The principle of legal certainty requires that conditions attached to exemptions from environmental (and other) legislation be sufficiently concrete and objective. On 16 August 2017 the Administrative Jurisdiction Division of the Council of State gave the State Secretary of Economic Affairs a slap on the wrist for violating this principle in conditions he attached to an exemption under the Flora and Fauna Act (Flora- en faunawet). On 1 January 2017 the Flora and Fauna Act was incorporated in the Nature Conservation Act (Wet natuurbescherming). Some of the permitting, supervision and enforcement powers that used to belong to the central government have been transferred to the provinces. Therefore, it is now up to the competent provincial authorities to ensure compliance with the legal certainty principle and it is up to those applying for permits or exemptions to be on the lookout for violations.

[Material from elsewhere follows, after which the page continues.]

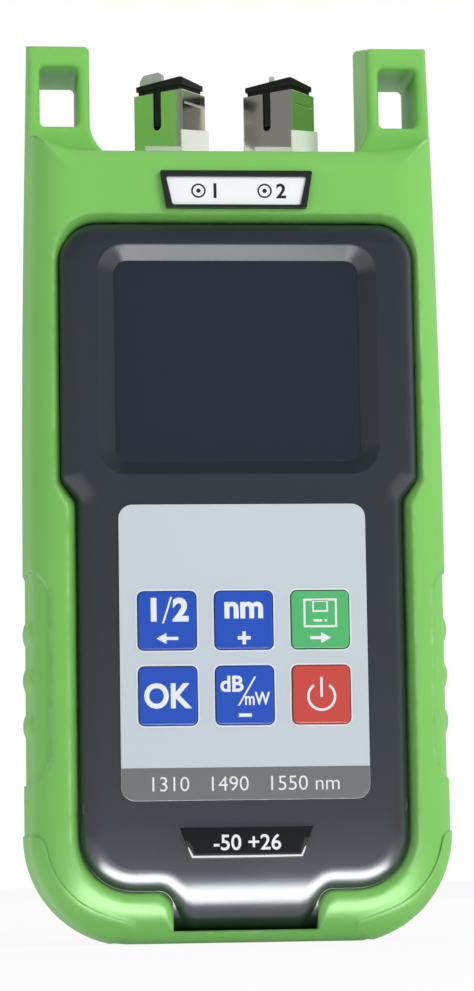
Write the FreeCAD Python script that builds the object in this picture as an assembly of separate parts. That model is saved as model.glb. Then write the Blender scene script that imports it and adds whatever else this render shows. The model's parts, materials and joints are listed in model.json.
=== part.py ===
"""Handheld optical power meter in a stretch-on protective boot.

Millimetres. X is to the right, Z is up, and the keypad side faces -Y.
The origin is at the centre of the footprint, on the base that the meter stands on.
Depths are given as a distance behind the face of the keypad label, which is the datum of the front.
"""

import FreeCAD, Part
import math
import os

from FreeCAD import Placement, Rotation, Vector

# ---------------------------------------------------------------- driving sizes
# protective boot
BOOT_HALF_W = 43.9          # half width at the parting line
BOOT_PARTING = 20.0         # depth of the parting line, the widest one
BOOT_FRONT = 2.2            # depth of the boot's front face
BOOT_BACK = 41.5            # depth of its back face
BOOT_DRAFT_FRONT = 2.4      # how much each side leans in towards the front
BOOT_DRAFT_BACK = 1.4
BOOT_CORNER_R = 22.0        # bottom corners, seen from the front
BOOT_FRONT_ROLL = 9.0
BOOT_BACK_ROLL = 5.0
BOOT_WALL = 2.5
SHOULDER_Z = 115.0          # above this the sides lean in towards the ears
SHOULDER_REACH = 36.7       # the sweep at the shoulder runs this far up and down from it
BASE_TRIM = 0.3             # cut off the boot's base to leave the flat that it stands on
SIDE_OVERRUN = 20.0         # the side faces run on past the ears before those are cut out of them
SHELF_Z = 162.4             # top of the boot between the ears
CREST_ROLL_FRONT = 6.0
CREST_ROLL_BACK = 3.0
CREST_START_X = 29.0        # outside this the crest curves up into the ears
CREST_R = 24.0

# ears
EAR_TOP_Z = 186.4           # at the ears' front; their tops rise towards the back
EAR_TOP_RISE = 5.8
EAR_TIP_HALF_W = 42.4
EAR_INNER_X = 29.25
EAR_FRONT = 15.3
EAR_BACK = 39.0
EAR_CORNER_R = 1.2
EAR_ROOT_R = 8.0
EAR_EDGE_R = 1.1            # soft edges of the ears and of their windows
WINDOW_X = 35.7
WINDOW_W = 8.0
WINDOW_BOTTOM = 169.45
WINDOW_TOP = 182.0
WINDOW_RISE = 0.8
WINDOW_R = 1.1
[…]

Conditional exemption from Flora and Fauna Act

Two wind energy companies sought to replace 17 of their wind turbines by 14 new and larger ones. To this end, they applied to the State Secretary of Economic Affairs for an exemption from, among other things, certain provisions of the Flora and Fauna Act protecting migratory birds. The State Secretary granted the exemption subject to several conditions. One such condition was an obligation to monitor, in short, the effect of the wind turbines on two bird sorts during the breeding and migration periods: if based on the monitoring results there was reason to take protective measures, the companies were required to draw up a mitigation plan. Another condition was that the wind turbines be equipped with a shut-down mechanism ensuring that the blades come to a virtual stop during periods of intensive migration in weather conditions of poor visibility and/or headwinds.

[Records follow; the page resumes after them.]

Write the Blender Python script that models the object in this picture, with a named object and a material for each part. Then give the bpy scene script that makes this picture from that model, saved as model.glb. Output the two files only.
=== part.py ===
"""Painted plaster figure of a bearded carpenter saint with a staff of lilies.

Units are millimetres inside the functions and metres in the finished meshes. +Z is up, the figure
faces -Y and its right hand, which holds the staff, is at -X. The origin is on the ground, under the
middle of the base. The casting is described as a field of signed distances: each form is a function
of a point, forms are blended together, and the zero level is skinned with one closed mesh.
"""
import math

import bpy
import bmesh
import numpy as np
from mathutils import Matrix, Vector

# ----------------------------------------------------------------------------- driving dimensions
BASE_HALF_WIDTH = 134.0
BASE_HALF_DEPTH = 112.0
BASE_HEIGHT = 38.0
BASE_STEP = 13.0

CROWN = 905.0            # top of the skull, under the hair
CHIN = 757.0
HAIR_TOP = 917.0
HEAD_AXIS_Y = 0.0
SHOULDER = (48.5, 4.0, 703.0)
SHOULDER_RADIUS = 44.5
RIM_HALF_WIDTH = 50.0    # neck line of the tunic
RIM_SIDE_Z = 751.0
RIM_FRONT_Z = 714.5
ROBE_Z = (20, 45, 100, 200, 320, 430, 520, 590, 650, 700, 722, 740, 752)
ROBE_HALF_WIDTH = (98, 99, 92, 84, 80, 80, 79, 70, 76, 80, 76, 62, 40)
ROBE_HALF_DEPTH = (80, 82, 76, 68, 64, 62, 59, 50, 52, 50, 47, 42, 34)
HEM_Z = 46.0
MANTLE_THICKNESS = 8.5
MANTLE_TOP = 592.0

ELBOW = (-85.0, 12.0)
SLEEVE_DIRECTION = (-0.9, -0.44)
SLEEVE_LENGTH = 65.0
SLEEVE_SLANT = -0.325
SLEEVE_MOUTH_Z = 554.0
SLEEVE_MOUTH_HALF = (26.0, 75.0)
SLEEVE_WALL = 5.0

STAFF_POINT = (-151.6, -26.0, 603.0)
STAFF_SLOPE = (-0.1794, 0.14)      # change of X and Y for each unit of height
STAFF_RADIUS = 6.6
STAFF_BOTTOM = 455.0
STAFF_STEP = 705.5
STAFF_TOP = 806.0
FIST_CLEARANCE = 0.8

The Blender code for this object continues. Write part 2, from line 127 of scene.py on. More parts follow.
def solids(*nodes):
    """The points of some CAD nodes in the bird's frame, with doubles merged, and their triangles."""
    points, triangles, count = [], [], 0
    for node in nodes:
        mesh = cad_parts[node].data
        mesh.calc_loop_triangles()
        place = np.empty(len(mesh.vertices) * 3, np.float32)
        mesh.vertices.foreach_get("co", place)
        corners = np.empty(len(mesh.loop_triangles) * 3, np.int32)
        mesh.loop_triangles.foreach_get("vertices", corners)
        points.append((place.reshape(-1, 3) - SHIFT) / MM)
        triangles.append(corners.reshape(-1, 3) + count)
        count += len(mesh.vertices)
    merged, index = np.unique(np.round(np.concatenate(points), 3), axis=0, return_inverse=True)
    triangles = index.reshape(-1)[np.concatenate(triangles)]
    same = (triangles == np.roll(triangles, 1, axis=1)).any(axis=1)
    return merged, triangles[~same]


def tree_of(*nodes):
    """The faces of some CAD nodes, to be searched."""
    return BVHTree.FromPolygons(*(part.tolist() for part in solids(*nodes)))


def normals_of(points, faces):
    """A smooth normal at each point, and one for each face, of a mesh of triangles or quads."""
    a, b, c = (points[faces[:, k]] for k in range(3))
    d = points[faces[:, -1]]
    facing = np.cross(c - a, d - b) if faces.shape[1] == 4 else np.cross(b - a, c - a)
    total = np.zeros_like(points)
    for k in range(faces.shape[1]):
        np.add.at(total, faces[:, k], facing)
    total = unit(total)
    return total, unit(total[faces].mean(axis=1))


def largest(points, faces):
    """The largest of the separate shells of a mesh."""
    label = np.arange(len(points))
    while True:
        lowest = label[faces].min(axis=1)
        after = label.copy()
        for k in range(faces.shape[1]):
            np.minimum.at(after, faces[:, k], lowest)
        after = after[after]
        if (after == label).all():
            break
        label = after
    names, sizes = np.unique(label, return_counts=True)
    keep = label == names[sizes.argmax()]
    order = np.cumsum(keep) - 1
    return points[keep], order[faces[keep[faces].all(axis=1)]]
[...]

The Administrative Jurisdiction Division decided on 16 August 2017 that conditions attached to an exemption must be concrete and objective enough to make it clear to the exemption holder what action is required. The State Secretary should not only have clarified the circumstances under which monitoring results require mitigating measures but should also have been more specific about such measures. According to the judgment, criteria such as "weather conditions of poor visibility and/or headwinds" and "periods of intense migration" are insufficiently clear. The State Secretary could have made the criteria more concrete by, for example, requiring the issuance of a poor visibility warning by a weather station, stating a wind direction or specifying the meaning of "intensive migration".  

The Administrative Jurisdiction Division has held on more than one occasion that a condition attached to a permit or exemption was insufficiently concrete or objective. Applicants and competent provincial authorities would be well advised to keep this in mind, especially since the replacement of old wind turbines will be a regular occurrence if the Netherlands is to meet its wind-energy targets.